Admittedly, this path is complicated. How does a farmer’s conservation of water affect return flows relied upon by others? What impact will conservation have on the value of the farmer’s water rights? And how does the state engineer administer such changes? The best solutions will come from the agricultural community itself, but the water rights system should be tweaked to encourage these savings. The draft plan stops short of supporting specific actions to create the necessary flexibility and legal protections.

Transbasin Diversions:Since 70 percent of Colorado’s population is on the Eastern Slope and 70 percent of Colorado’s water is on the Western Slope, the Front Range has looked to the Western Slope for decades to meet its water needs. As Gov. John Love used to admonish, “Water runs uphill toward money.” No issue is more controversial than a proposed transbasin diversion.How then have the roundtables and IBCC wrestled with this issue? In my view, reasonably well.

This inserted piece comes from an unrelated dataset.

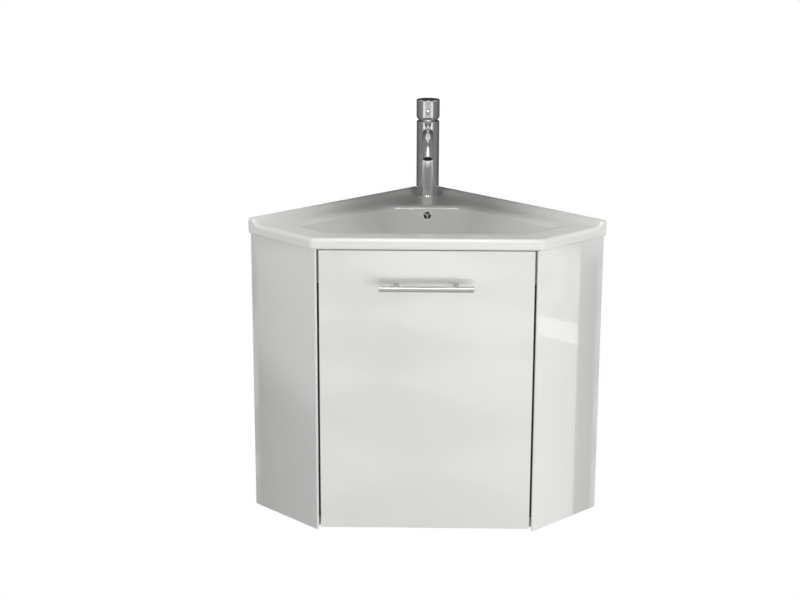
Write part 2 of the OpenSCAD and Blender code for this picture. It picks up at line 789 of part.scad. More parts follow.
module hanging_plates() color("silver") both_sides() difference() {
    for (u = wall_screw_u()) right_wall() translate([u - 30, -rail_v - 2, wall_screw_z - 20])
        cube([60, 2, 40]);
    wall_screw_holes();
    plate_screw_set(runner_screw_r + seat_gap, seat_gap);
}

// Screws that hold the hanging plates to the rail
module plate_screw_set(r, gap) {
    for (u = wall_screw_u(), du = [-22, 22])
        right_wall() translate([u + du, -rail_v - 2, wall_screw_z]) rotate([-90, 0, 0])
            cylinder(r = r, h = 14 + gap);
}

module plate_screws() color("silver") both_sides() {
    plate_screw_set(runner_screw_r, 0);
    for (u = wall_screw_u(), du = [-22, 22])
        right_wall() translate([u + du, -rail_v - 2, wall_screw_z]) rotate([90, 0, 0])
            cylinder(r = 3.6, h = 2);
}

// ---------------------------------------------------------------- drawer

// Rounded front corners in plan; drawn from the front plane backwards
module front_edge_profile(half_w, t, r) {
    polygon(concat([[-half_w, t], [half_w, t]], arc([half_w - r, r], r, 0, -90, 6),
                   arc([-half_w + r, r], r, -90, -180, 6)));
}

module drawer_front() color("white") {
    h = cabinet_h - front_lift - front_top_gap;
    z_mid = front_lift + h / 2;
    difference() {
        intersection() {
            translate([0, nose_y, front_lift]) linear_extrude(h)
                front_edge_profile(front_half_w, front_t, front_edge_r);
            translate([-front_half_w - 1, nose_y, z_mid]) rotate([90, 0, 90])
                linear_extrude(2 * front_half_w + 2) mirror([1, -1])
                front_edge_profile(h / 2, front_t, front_edge_r);
        }
        handle_screw_set(screw_r + seat_gap, 0);
        front_screw_set(screw_r + seat_gap, 0);
    }
}

module bar_turned() {
    r = bar_d / 2;
    bevel = 0.5;
    rotate_extrude() polygon([[0, 0], [r - bevel, 0], [r, bevel], [r, bar_l - bevel],
                              [r - bevel, bar_l], [0, bar_l]]);
}

module handle_bar() color("silver") difference() {
    translate([-bar_l / 2, nose_y - bar_out, handle_z]) rotate([0, 90, 0]) bar_turned();
    handle_post_set(seat_gap);
}

module handle_post_set(gap) {
    for (s = [-1, 1]) translate([s * post_pitch / 2, nose_y, handle_z]) rotate([90, 0, 0])
        cylinder(r = handle_post_d / 2 + gap, h = bar_out - 2 + gap);
}

module handle_posts() color("silver") difference() {
    handle_post_set(0);
    handle_screw_set(screw_r + seat_gap, 1);
}

module handle_screw_set(r, gap) {
    for (s = [-1, 1]) translate([s * post_pitch / 2, nose_y - 14 - gap, handle_z]) rotate([-90, 0, 0])
        cylinder(r = r, h = 14 + front_t + gap);
}

module handle_screws() color("silver") {
    handle_screw_set(screw_r, 0);
    for (s = [-1, 1]) translate([s * post_pitch / 2, front_back_y, handle_z]) rotate([-90, 0, 0])
        cylinder(r = screw_head_r, h = screw_head_h);
}

module front_screw_set(r, head) {
    for (s = [-1, 1], z = [box_lift + 35, box_lift + box_h - 25])
        translate([s * 95, 0, z]) rotate([-90, 0, 0]) {
            translate([0, 0, front_back_y - 11]) cylinder(r = r, h = 11 + box_t);
            if (head > 0) translate([0, 0, front_back_y + box_t]) cylinder(r = screw_head_r, h = head);
        }
}

module front_screws() color("silver") front_screw_set(screw_r, screw_head_h);

module inner_front() color("burlywood") difference() {
    translate([-box_half_w + box_t, box_front_y, box_lift]) cube([box_w - 2 * box_t, box_t, box_h]);
    base_groove();
    front_screw_set(screw_r + seat_gap, 0);
}

// Groove that the drawer base sits in, cut from the boards round it
module base_groove() {
    translate([-box_half_w + box_t - groove_d, box_front_y + box_t - groove_d, base_z - groove_gap])
        cube([box_w - 2 * box_t + 2 * groove_d, box_d - 2 * box_t + 2 * groove_d,
              base_t + 2 * groove_gap]);
}

module right_drawer_side_plain() difference() {
    translate([box_half_w - box_t, box_front_y, box_lift]) cube([box_t, box_d, box_h]);
    base_groove();
    other_side() drawer_screw_set(runner_screw_r + seat_gap);
}
module right_drawer_side() color("burlywood") right_drawer_side_plain();
module left_drawer_side() color("burlywood") other_side() right_drawer_side_plain();

trap_out = trap_half_w + liner_t;
module right_drawer_back_plain() difference() {
    translate([trap_out, box_back_y - box_t, box_lift])
        cube([box_half_w - box_t - trap_out, box_t, box_h]);
    base_groove();
}
module right_drawer_back() color("burlywood") right_drawer_back_plain();
module left_drawer_back() color("burlywood") other_side() right_drawer_back_plain();

// Plan of the trap cut-out: a slot open to the rear with rounded inner corners
module trap_plan(half_w, extra, past) {
    r = 24 + extra;
    y0 = box_back_y - trap_d - extra;
    for (s = [-1, 1]) translate([s * (half_w - r), y0 + r]) circle(r = r);
    translate([-half_w + r, y0]) square([2 * (half_w - r), trap_d + extra + past]);
    translate([-half_w, y0 + r]) square([2 * half_w, trap_d + extra - r + past]);
}

module drawer_base() color("burlywood") difference() {
    translate([-box_half_w + box_t - groove_d + groove_gap,
               box_front_y + box_t - groove_d + groove_gap, base_z])
        cube([box_w - 2 * (box_t - groove_d + groove_gap),
              box_d - 2 * (box_t - groove_d + groove_gap), base_t]);
    translate([0, 0, base_z - 1]) linear_extrude(base_t + 2) trap_plan(trap_half_w, 0, 10);
}

module trap_liner() color("whitesmoke") difference() {
    translate([0, 0, base_z + base_t]) linear_extrude(box_lift + box_h - base_z - base_t)
        trap_plan(trap_out, liner_t, 0);
    translate([0, 0, base_z]) linear_extrude(box_h) trap_plan(trap_half_w, 0, 10);
}

// ---------------------------------------------------------------- runners
// Drawn for the left side: s runs from the partition towards the drawer box

module left_runner() {
    translate([-partition_in, runner_back_y, runner_z]) rotate([90, 0, 0])
        linear_extrude(runner_l) children();
}

// Channel with its web at s0 and its flanges reaching to s1
module channel(s0, s1, half_h) {
    lo = min(s0, s1);
    web = s1 > s0 ? s0 : s0 - runner_t;
    translate([web, -half_h]) square([runner_t, 2 * half_h]);
    for (z = [-half_h, half_h - runner_t]) translate([lo, z]) square([abs(s1 - s0), runner_t]);
}

module left_cabinet_runner_plain() difference() {
    left_runner() channel(0, 9, runner_h / 2);
    cabinet_screw_set(csk_r + seat_gap);
}
module left_cabinet_runner() color("silver") left_cabinet_runner_plain();
module right_cabinet_runner() color("silver") other_side() left_cabinet_runner_plain();

// Balls in their cages, above and below a member's flanges
module ball_rows(s0, half_h) {
    cage_t = 0.8;
    count = 6;
    for (side = [-1, 1]) {
        translate([s0 - partition_in, runner_front_y,
                   runner_z + (side > 0 ? half_h : -half_h - cage_t)])
            cube([3.6, runner_l, cage_t]);
        for (i = [0 : count - 1])
            translate([s0 + 1.8 - partition_in,
                       runner_front_y + 15 + i * (runner_l - 30) / (count - 1),
                       runner_z + side * (half_h + ball_lane / 2)])
                sphere(r = ball_d / 2, $fn = 32);
    }
}

module left_middle_runner_plain() {
    left_runner() channel(middle_web_s, 10.4, middle_half_h);
    ball_rows(4.2, middle_half_h);
}
module left_middle_runner() color("gray") left_middle_runner_plain();
module right_middle_runner() color("gray") other_side() left_middle_runner_plain();

module left_drawer_runner_plain() difference() {
    union() {
        left_runner() channel(runner_w, 5.2, inner_half_h);
        ball_rows(6, inner_half_h);
    }
    drawer_screw_set(csk_r + seat_gap);
}
module left_drawer_runner() color("silver") left_drawer_runner_plain();
module right_drawer_runner() color("silver") other_side() left_drawer_runner_plain();

function runner_screw_y() = [runner_front_y + 30, runner_back_y - 30];

module cabinet_screw_set(r) {
    for (y = runner_screw_y()) translate([-partition_in, y, runner_z]) rotate([0, -90, 0])
        translate([0, 0, -runner_t - 0.5]) cylinder(r = r, h = runner_t + 12.5);
}

module drawer_screw_set(r) {
    for (y = runner_screw_y()) translate([-box_half_w, y, runner_z]) rotate([0, 90, 0])
        translate([0, 0, -runner_t - 0.5]) cylinder(r = r, h = runner_t + 9.5);
}

// Flat-headed screws: the head fills the sheet, the shank goes into the board
module flat_screw(l) {
    cylinder(r = runner_screw_r, h = runner_t + l);
    cylinder(r = csk_r, h = runner_t);
}

module cabinet_runner_screws() color("gray") both_sides()
    for (y = runner_screw_y()) translate([-partition_in + runner_t, y, runner_z])
        rotate([0, -90, 0]) flat_screw(12 - seat_gap);

module drawer_runner_screws() color("gray") both_sides()
    for (y = runner_screw_y()) translate([-box_half_w - runner_t, y, runner_z])
        rotate([0, 90, 0]) flat_screw(9 - seat_gap);

basin();
overflow_ring();
waste_flange();
plug_guide();
flange_seal();
waste_plug();
lower_seal();
waste_nut();
tail_nut();
tail_pipe();
mixer_body();
mixer_base_ring();
aerator_shell();
aerator_insert();
cartridge();
cartridge_nut();
cartridge_carrier();
stem_pin();
cartridge_stem();
mixer_head();
pin_lever();
fixing_stud();
deck_gasket();
deck_washer();
stud_nut();
left_side_panel();
right_side_panel();
bottom_panel();
corner_post();
left_upper_rail();
right_upper_rail();
left_lower_rail();
right_lower_rail();
front_top_rail();
front_stiles();
left_partition();
right_partition();
cam_fittings();
hanging_plates();
plate_screws();
drawer_front();
handle_bar();
handle_posts();
handle_screws();
front_screws();
inner_front();
left_drawer_side();
right_drawer_side();
left_drawer_back();
right_drawer_back();
drawer_base();
trap_liner();
left_cabinet_runner();
right_cabinet_runner();
left_middle_runner();
right_middle_runner();
left_drawer_runner();
right_drawer_runner();
cabinet_runner_screws();
drawer_runner_screws();
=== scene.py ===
# %% [markdown]
# # A corner vanity unit
#
# The object is a small wash place for the corner of a room: a white ceramic basin with five sides,
# a wall-hung cabinet under it with one drawer, a bar handle, and a pillar mixer with a pin lever.
# The solid model is loaded first. It gives every size and every joint, and nothing in this lesson
# moves it. Blender's work is the surface: smooth lofts where the solid model is faceted, small
# parts too fine for it, and a procedural finish on each piece.

# %% Load the solid model
import json
from functools import partial
from math import acos, atan2, cos, hypot, pi, radians, sin, sqrt, tan

import bmesh
import bpy
from mathutils import Matrix, Vector
from mathutils.geometry import delaunay_2d_cdt


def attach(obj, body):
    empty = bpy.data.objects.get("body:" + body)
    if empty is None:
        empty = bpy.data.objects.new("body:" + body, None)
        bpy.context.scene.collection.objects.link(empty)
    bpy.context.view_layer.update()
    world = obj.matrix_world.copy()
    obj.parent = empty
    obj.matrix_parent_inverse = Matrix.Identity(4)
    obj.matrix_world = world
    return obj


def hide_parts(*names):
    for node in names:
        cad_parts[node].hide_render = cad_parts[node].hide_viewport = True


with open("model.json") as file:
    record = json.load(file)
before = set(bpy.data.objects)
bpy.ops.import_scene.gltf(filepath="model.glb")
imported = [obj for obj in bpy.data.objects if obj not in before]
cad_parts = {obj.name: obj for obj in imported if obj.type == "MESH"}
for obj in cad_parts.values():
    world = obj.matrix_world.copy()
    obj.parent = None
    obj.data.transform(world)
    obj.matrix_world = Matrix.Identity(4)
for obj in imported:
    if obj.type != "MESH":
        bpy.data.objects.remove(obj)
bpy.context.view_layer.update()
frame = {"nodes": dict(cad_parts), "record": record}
nodes = frame["nodes"]

# %% [markdown]
# ## The sizes that later cells share
#
# All lengths are in metres. Z starts at the cabinet's underside, the room corner is at X = Y = 0,
# and the viewer stands at negative Y. The two walls run off at 45 degrees, so a point is easiest
# to name by u, its distance along a wall, and v, its distance off that wall.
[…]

A general framework is emerging to evaluate future proposed transbasin diversions. Without it, the federal government is left to guess (or ignore) what’s the state’s position is. Conversely, a well articulated state position will command the attention of federal agencies.

Water Quality/Water Quantity: With the impacts of climate change combined with increasing consumption of remaining water supplies, the relationship between water quality and water quantity is obvious. To plan for one without careful integration of the other would be sheer folly.

Past federal reviews and permitting of major water projects have often taken five to 10 years, costing millions of dollars and not necessarily improving the environmental quality of projects. Clearly, alternate ways are available to shorten this process, gain better public input, and allow worthy projects to proceed. New initiatives from the Obama administration, in combination with earlier Colorado proposals, can hasten faster and better review. The plan should incorporate these approaches.

The foundation for a forward-looking plan has been laid through the hard work of the basin roundtables, IBCC and CWCB. What the final plan must do is articulate the tradeoffs which we face and set forth a concise action plan of near-, mid-, and long-term steps for consideration by the governor and General Assembly.

This is not an opportunity we can afford to squander.

Harris Sherman is senior counsel at Arnold & Porter. He has twice served as executive director of the Colorado Department of Natural Resources and has chaired the Interbasin Compact Committee. Most recently he was under secretary for Natural Resources & the Environment at USDA.